Yes, there is some apathy on the part of students attending historically black universities and colleges [HBCUs] around the country, and in North Carolina, regarding the need for them to be registered to vote, following the issues, and then casting their ballots on Election Day.
But that’s because the critical issues that affect them, their futures, and the very existence of their schools, are not being made clear to them, says Ms. Ayoka Gay, President of the National Alumni Association of Shaw University.
“I think we have a responsibility to make the issues clear to them, even though they may feel that the issues don’t affect them,” Ms. Gay, a 2002 Shaw alumna, and a supporter of GDN’s “A Call to Colors” campaign, told Greater Diversity News in a phone interview recently.
“[Some students may think that the issues are] too high level, or a little too complex that they can’t see themselves in them. We have a responsibility to show them [that those issues do impact them], they impact everyone, whether you’re someone who is well into your adulthood, or a college student.”
Ms. Gay, a member of Delta Sigma Theta Sorority, Inc., continued, “You talk about several bills that are on the table that impact financing higher education, impact their ability to take out loans, pay their tuition…there are all kinds of things that impact them.”
Gay added that there is a student voter registration drive on Shaw’s campus the last week in September, just in time to get students properly registered to vote in this November’s crucial mid-term elections.
In a related activity, the Pitt County Chapter of Shaw University National Alumni Association and GDN are planning “A Call to Colors” voter education, registration and mobilization campaign for the upcoming election.

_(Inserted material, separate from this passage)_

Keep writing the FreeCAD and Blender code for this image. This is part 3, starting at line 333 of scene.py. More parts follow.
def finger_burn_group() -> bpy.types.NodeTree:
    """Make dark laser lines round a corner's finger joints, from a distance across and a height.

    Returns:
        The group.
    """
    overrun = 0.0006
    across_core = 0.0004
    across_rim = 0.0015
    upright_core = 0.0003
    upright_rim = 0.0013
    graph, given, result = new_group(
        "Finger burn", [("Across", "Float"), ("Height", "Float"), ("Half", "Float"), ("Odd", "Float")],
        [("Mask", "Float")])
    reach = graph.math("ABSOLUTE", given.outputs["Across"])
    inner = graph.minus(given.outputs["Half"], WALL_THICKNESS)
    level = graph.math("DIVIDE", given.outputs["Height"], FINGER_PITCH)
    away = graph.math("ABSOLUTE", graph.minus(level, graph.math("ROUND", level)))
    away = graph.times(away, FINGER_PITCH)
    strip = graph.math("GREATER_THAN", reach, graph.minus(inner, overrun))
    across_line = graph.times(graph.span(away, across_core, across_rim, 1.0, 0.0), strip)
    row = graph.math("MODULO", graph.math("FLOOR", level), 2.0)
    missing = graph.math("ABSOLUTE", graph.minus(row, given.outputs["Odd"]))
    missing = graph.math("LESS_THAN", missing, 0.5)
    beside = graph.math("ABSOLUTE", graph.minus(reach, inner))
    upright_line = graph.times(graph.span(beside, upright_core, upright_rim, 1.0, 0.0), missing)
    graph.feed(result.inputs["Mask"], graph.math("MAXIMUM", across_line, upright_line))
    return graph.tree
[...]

“I think it’s absolutely essential, and not just for HBCUs, but for HBCU students in particular, because we are underrepresented,” Gay maintained. “So we have to make a concerted effort to make sure that our voices are heard for all of the issues, particularly those that impact higher education, and what will ultimately impact our communities and how they work, where they work, their ability to work, and how that affects their families.”

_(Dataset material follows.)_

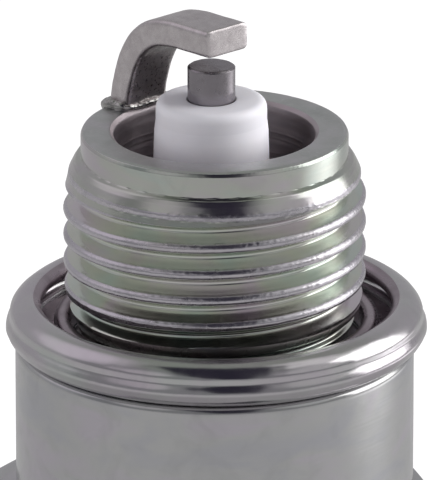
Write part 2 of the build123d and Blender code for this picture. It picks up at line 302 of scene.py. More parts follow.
def turned_metal(name, c1, c2, c3, rough=(0.15, 0.22), turning=0.35, grain=0.05, patch=(150, 150, 420),
                 zmix=None, speckle=0.0, dust=0.10, depth=0.000012):
    """Plated steel: drifting tint, fine turning rings and faint grain."""
    m, nt, bsdf, tc = nodes_of(name)
    obj = mapping(nt, tc, (1, 1, 1))
    tint = tex_noise(nt, mapping(nt, tc, patch), 1.0, 3.0, 0.5, 0.5)
    base = ramp(nt, tint, [(0.32, c1), (0.50, c2), (0.66, c3)])
    if zmix:
        d1, d2, d3, z0, z1 = zmix
        other = ramp(nt, tint, [(0.32, d1), (0.50, d2), (0.66, d3)])
        sep = nt.nodes.new("ShaderNodeSeparateXYZ")
        nt.links.new(obj, sep.inputs[0])
        base = mix(nt, to_range(nt, sep.outputs[2], 0.0, 1.0, z0 * MM, z1 * MM), base, other)
    fine = tex_noise(nt, obj, 5200.0, 3.0, 0.55)
    blot = tex_noise(nt, obj, 620.0, 5.0, 0.62, 0.6)
    base = mix(nt, to_range(nt, blot, 0.0, dust, 0.50, 0.72), base, tuple(v * 0.55 for v in c2))
    if speckle:
        base = mix(nt, to_range(nt, fine, 0.0, speckle, 0.62, 0.74), base, tuple(min(1.0, v * 1.35) for v in c2))
    nt.links.new(base, bsdf.inputs["Base Color"])
    bsdf.inputs["Metallic"].default_value = 1.0
    rings = tex_noise(nt, mapping(nt, tc, (14, 14, 7000)), 1.0, 3.0, 0.55)
    r = add(nt, to_range(nt, blot, rough[0], rough[1], 0.30, 0.72), to_range(nt, rings, -0.015, 0.02, 0.3, 0.7))
    nt.links.new(r, bsdf.inputs["Roughness"])
    h = add(nt, add(nt, rings, turning, "MULTIPLY"), add(nt, fine, grain, "MULTIPLY"))
    bump(nt, bsdf, h, 0.30, depth)
    return m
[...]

Ms. Gay is currently a product manager for an IT company, and she credits Shaw for preparing her with the relevant computer courses and experiences that have enabled her to grow and succeed in her field.
A proposal to the National Historically Black College and University Alumni Association Foundation (NHBCUAAF) (www.nhbcuaaf.org) from GDN publisher Peter Grear (class’66 , Omega Psi Phi Fraternity, Fayetteville State University) recommends that “…all alumni associations, at all levels, create standing committees for non-partisan civic engagement. They would ask their members to volunteer 8, 16, 24 hours or more per election cycle to help mobilize Black voter participation. Activities could include making telephone calls, Facebook posting, door knocking, organizing churches or other community-based organizations, Greek organizations, working polls, supporting the NAACP and others more. They should urge all HBCU students to make similar civic engagement pledges on their campuses.”
NHBCUAAF has adopted GDN’s “A Call to Colors” HBCU student civic engagement registration campaign.
GDN further recommends that alumni associations urge all HBCU Student Government Associations (SGAs) to make similar civic engagement pledges. SGAs should have twice a year student rallies promoting civic engagement and student organizations. “A Call to Colors” is a suggestion that appeals to student and HBCU Alumni members sense of community responsibility. Supporters are urged to subscribe to GDN’s free eNews to remain current with ongoing developments.
Ms Ayoka Gay joins Richard D. Smith, NHBCUAAF Vice President for Strategic Development; Christy Bryant, President of J.C. Smith University National Alumni Association; Gwendolyn Mackle Rice, President of Bennett College for Women’s National Alumna Association; Bennett College President, Dr. Phyllis Worthy Dawkins; Dr. Jimmy Jenkins, President of Livingstone; Dr. Everett Ward, President of St. Augustine’s University; Warren Arrington, President of the Livingstone College National Alumni Association; Dr. John Larkins, President of St. Augustine’s University National Alumni Association; Raymond Privott, past-President of Fayetteville State University’s National Alumni Association; Congressman G. K. Butterfield (D-NC-1); Congresswoman Alma Adams (D-NC-12); NC Secretary of Veteran Affairs Larry Hall; Reverend, Dr. T. Anthony Spearman, President of the NCNAACP; newly appointed State Senator Milton “Toby” Fitch, who is also “Most Worshipful Grand Master State of NC and Jurisdiction of the Prince Hall Mason Lodge; Dr. Lavonia Allison, former Chair of the Durham Committee on the Affairs of Black People; Charles Warren, Chairman of the NC Black Leadership Caucus; N. Carnell Robinson, past Chairman of the NC Black Leadership Caucus; Andrea Harris, Senior Fellow of the Durham-based Self-Help Credit Union; John C. Easterling III, President of the College Democrats of North Carolina and Robert Stephens, Founder of the HBCU Collective, in endorsing “A Call to Colors” Civic Engagement Campaign.
“A Call to Colors” campaign is working to formally engage with the Pan-Hellenic Councils, the NCNAACP, the NC Black Leadership Caucus, the Prince Hall Masons and the Eastern Star, among others, to support the effort.